__Written task__
In the material below, find all lines with the string "from" and copy them.

__Data__
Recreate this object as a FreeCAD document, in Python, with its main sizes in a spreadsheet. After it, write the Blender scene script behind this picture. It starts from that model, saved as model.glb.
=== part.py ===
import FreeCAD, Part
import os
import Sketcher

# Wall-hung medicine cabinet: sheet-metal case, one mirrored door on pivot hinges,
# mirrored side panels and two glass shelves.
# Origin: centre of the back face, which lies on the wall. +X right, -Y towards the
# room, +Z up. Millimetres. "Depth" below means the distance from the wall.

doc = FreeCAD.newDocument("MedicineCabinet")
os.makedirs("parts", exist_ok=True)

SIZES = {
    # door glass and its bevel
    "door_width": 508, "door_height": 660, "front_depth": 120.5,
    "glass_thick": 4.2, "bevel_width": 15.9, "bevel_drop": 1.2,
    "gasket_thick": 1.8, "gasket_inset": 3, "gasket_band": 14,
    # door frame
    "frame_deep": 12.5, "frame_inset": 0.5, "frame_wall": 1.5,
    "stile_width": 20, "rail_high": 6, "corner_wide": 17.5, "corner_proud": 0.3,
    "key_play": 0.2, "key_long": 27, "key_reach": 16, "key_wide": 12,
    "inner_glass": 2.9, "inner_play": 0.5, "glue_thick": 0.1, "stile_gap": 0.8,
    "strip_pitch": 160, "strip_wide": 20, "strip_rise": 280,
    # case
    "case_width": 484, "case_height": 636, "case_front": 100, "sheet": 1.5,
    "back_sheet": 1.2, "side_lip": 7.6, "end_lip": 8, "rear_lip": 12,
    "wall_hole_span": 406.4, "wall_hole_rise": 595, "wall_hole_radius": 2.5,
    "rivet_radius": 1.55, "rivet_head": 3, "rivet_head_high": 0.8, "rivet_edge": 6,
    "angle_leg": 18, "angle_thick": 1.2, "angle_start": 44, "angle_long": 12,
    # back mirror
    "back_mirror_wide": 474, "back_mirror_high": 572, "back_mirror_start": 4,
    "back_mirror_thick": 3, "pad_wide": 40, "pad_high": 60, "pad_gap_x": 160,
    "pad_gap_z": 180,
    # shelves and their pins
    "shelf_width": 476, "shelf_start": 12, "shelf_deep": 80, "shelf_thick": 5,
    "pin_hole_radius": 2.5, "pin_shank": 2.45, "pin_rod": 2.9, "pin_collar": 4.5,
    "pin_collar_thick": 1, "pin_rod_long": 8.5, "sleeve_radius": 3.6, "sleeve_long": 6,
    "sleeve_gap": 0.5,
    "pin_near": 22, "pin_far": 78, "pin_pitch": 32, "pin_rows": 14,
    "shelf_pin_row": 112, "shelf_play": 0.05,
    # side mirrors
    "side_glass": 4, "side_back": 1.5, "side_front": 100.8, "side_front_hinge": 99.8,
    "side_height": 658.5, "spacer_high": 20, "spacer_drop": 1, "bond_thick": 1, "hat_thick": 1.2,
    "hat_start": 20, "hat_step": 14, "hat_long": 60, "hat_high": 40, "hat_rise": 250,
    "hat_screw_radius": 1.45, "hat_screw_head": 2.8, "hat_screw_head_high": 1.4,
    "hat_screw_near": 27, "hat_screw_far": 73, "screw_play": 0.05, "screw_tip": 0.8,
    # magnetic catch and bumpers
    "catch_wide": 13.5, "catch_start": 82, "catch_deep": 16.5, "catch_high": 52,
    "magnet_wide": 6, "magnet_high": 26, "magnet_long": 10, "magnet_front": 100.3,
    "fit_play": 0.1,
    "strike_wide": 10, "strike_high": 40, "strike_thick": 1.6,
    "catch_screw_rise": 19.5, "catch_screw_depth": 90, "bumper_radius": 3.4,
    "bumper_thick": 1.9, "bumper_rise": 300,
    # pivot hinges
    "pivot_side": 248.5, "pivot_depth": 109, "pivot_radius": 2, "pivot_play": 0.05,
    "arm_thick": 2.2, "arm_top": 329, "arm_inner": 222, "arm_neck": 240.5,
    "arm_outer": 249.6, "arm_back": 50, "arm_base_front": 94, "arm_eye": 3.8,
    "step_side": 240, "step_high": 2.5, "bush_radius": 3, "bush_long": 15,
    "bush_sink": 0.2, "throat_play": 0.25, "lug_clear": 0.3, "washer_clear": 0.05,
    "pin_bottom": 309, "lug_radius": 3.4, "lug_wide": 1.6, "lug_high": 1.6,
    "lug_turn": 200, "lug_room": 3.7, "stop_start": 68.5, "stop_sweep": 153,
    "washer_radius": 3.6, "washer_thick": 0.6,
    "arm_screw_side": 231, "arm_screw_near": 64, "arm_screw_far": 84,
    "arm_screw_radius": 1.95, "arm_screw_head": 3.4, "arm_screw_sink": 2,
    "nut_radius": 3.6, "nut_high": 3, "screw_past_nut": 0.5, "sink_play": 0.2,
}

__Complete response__
Recreate this object as a FreeCAD document, in Python, with its main sizes in a spreadsheet. After it, write the Blender scene script behind this picture. It starts from that model, saved as model.glb.
# room, +Z up. Millimetres. "Depth" below means the distance from the wall.